Dr. Daniel Abramson is an associate professor in the UW’s Department of Urban Design and Planning. His research focuses on community adaptive planning for disaster recovery and hazard mitigation, in the context of changing regional urban-rural relationships in China, Japan, and the Pacific Northwest. Since 2011, he has participated in a series of earthquake and tsunami resilience projects with coastal Washington communities including Seattle, Makah Tribe, the Cities of Aberdeen and Westport, Shoalwater Bay Tribe, and South Beach, Grays Harbor and Pacific Counties. Most recently, these projects involve planning for different possible Cascadia seismic events and sea level rise using localized scientific models of the hazards, and student-supported design, development, and technological strategy generation with diverse local stakeholders and experts in civil and computer engineering, public policy, architecture, landscape architecture and other fields.
Dr. Ann Bostrom is the Weyerhaeuser Endowed Professor in Environmental Policy in the Daniel J. Evans School of Public Policy & Governance at the UW. Her research focuses on risk — perceptions, communication, assessment and management — and decision making under uncertainty. Using ethnographic, survey, and experimental methods, with interdisciplinary research teams she is currently investigating trustworthy AI for earth sciences; earthquake risk perceptions, preparedness and early warning (with the Social Science Working Group of the ShakeAlert Joint Committee on Communication, Education and Outreach); communicating about advances in Cascadia subduction zone sciences; tropical cyclone forecasts and warnings (with the National Center for Atmospheric Research, for NOAA); and mental models, perceptions and communications about climate change. She was a member of the committee that authored the 2010 National Research Council report on Tsunami Warning and Preparedness: An Assessment of the U.S. Tsunami Program and the Nation's Preparedness Efforts (National Academies Press, Washington, D.C.).

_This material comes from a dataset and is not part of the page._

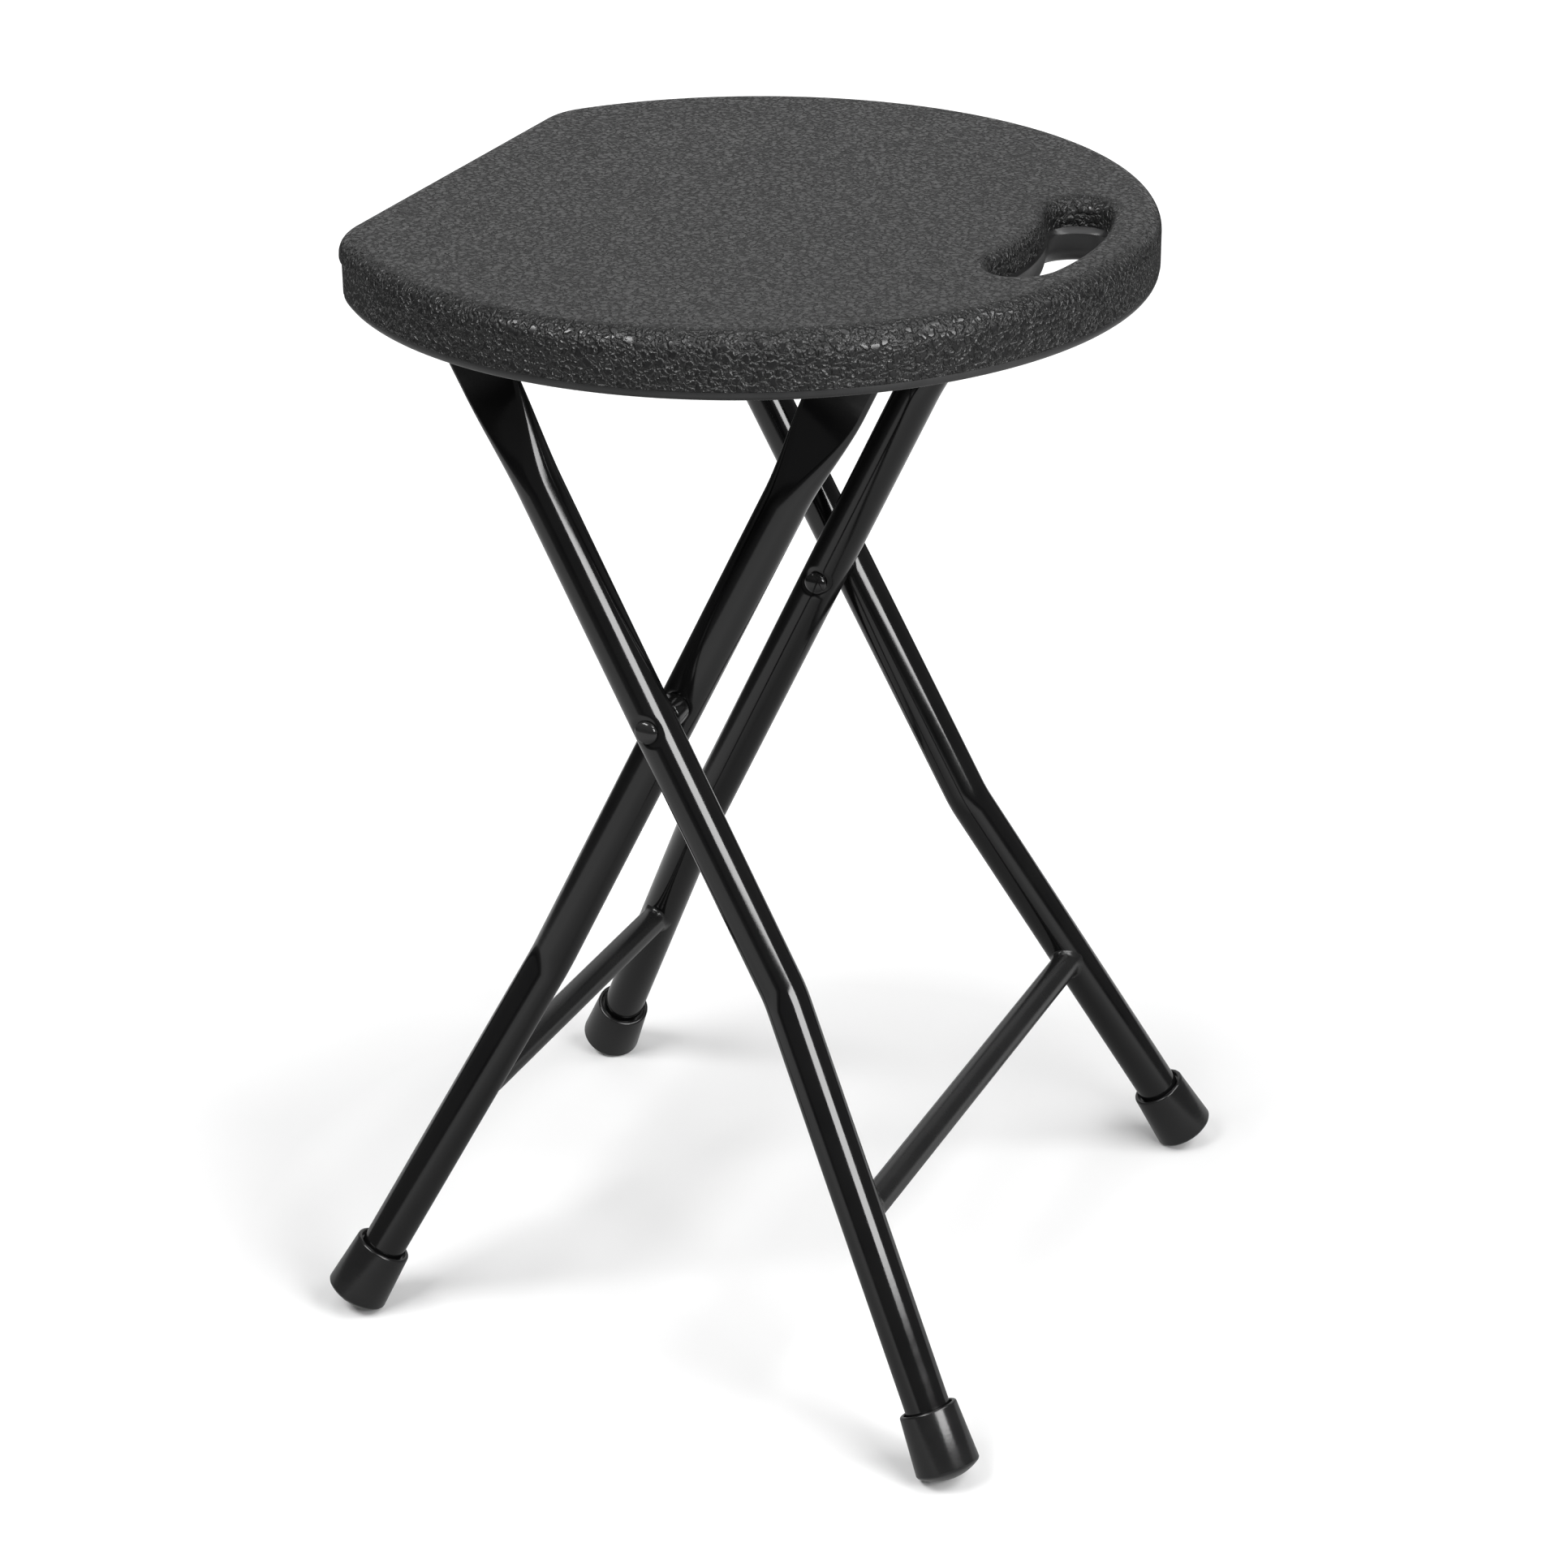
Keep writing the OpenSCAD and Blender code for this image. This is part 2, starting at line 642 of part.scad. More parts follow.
seat_shell();
hinge_bracket(front);  // hinge_bracket_front
hinge_bracket(rear);  // hinge_bracket_rear
rest_clip(front);  // rest_clip_front
rest_clip(rear);  // rest_clip_rear
bracket_screws();
clip_screws();
outer_leg(front);  // outer_leg_front
outer_leg(rear);  // outer_leg_rear
outer_rung();
hinge_rod();
hinge_cap(front);  // hinge_cap_front
hinge_cap(rear);  // hinge_cap_rear
inner_leg(front);  // inner_leg_front
inner_leg(rear);  // inner_leg_rear
inner_rung();
rest_rod();
rest_cap(front);  // rest_cap_front
rest_cap(rear);  // rest_cap_rear
pivot_rivet(front);  // pivot_rivet_front
pivot_rivet(rear);  // pivot_rivet_rear
pivot_spacer(front);  // pivot_spacer_front
pivot_spacer(rear);  // pivot_spacer_rear
outer_foot(front);  // outer_foot_front
outer_foot(rear);  // outer_foot_rear
inner_foot(front);  // inner_foot_front
inner_foot(rear);  // inner_foot_rear
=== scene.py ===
"""Looks of a folding camp stool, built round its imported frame.

Lengths are in metres, +Z is up and the stool stands on z = 0. The handle slot points to +X and the
flat edge to -X. The outer frame's top is at -X and its feet are at +X, and the inner frame is the
other way round.
"""

import json
import logging
import math
from abc import ABC, abstractmethod
from dataclasses import dataclass, field
from enum import Enum
from typing import Iterable, Sequence

import bmesh
import bpy
from mathutils import Matrix, Vector


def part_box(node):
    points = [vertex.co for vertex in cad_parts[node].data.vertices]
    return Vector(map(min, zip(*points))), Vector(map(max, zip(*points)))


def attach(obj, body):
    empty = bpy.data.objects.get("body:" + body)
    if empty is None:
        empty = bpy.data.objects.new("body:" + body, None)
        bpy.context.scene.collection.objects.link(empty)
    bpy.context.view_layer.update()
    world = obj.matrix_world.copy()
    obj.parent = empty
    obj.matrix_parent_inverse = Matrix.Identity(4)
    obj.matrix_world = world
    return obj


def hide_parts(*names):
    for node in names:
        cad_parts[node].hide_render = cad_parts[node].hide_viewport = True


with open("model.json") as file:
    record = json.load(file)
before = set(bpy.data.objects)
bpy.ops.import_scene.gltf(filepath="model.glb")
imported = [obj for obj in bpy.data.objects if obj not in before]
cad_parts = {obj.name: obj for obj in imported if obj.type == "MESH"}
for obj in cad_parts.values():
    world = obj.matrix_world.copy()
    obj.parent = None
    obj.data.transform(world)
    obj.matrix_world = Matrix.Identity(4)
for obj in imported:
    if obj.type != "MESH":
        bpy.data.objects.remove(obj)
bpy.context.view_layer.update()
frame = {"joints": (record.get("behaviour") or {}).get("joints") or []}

MM = 0.001
LOG = logging.getLogger("camp_stool")

Colour = tuple[float, float, float]
Point = tuple[float, float]


class Side(Enum):
    """The two halves of the stool, either side of its middle plane."""

    FRONT = -1
    REAR = 1

    @property
    def label(self) -> str:
        """The side's word in a node's name."""
        return self.name.lower()


class Body(Enum):
    """The rigid groups that move against each other."""

    OUTER = "outer_frame"
    INNER = "inner_frame"
    SEAT = "seat"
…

Dr. Michael Motley is the John R. Kiely Associate Professor of Civil and Environmental Engineering at the University of Washington. His primary research is focused on fluid loading of civil structures and large-scale fluid-structure interactions. Following the series of tsunami events across the Pacific Ocean following the turn of the century, his research has specifically explored tsunami impacts along the Pacific coastline and he is working to improve the resilience of coastal infrastructure through the development and refinement of tsunami loading guidelines in U.S. building codes. Using a combined experimental and numerical approach, Dr. Motley and his team have studied the interactions between tsunami waves and complex, three-dimensional coastal bridges, probabilistic approaches to community resilience, and most recently the interactions between large-scale, wave-induced debris fields and the built environment.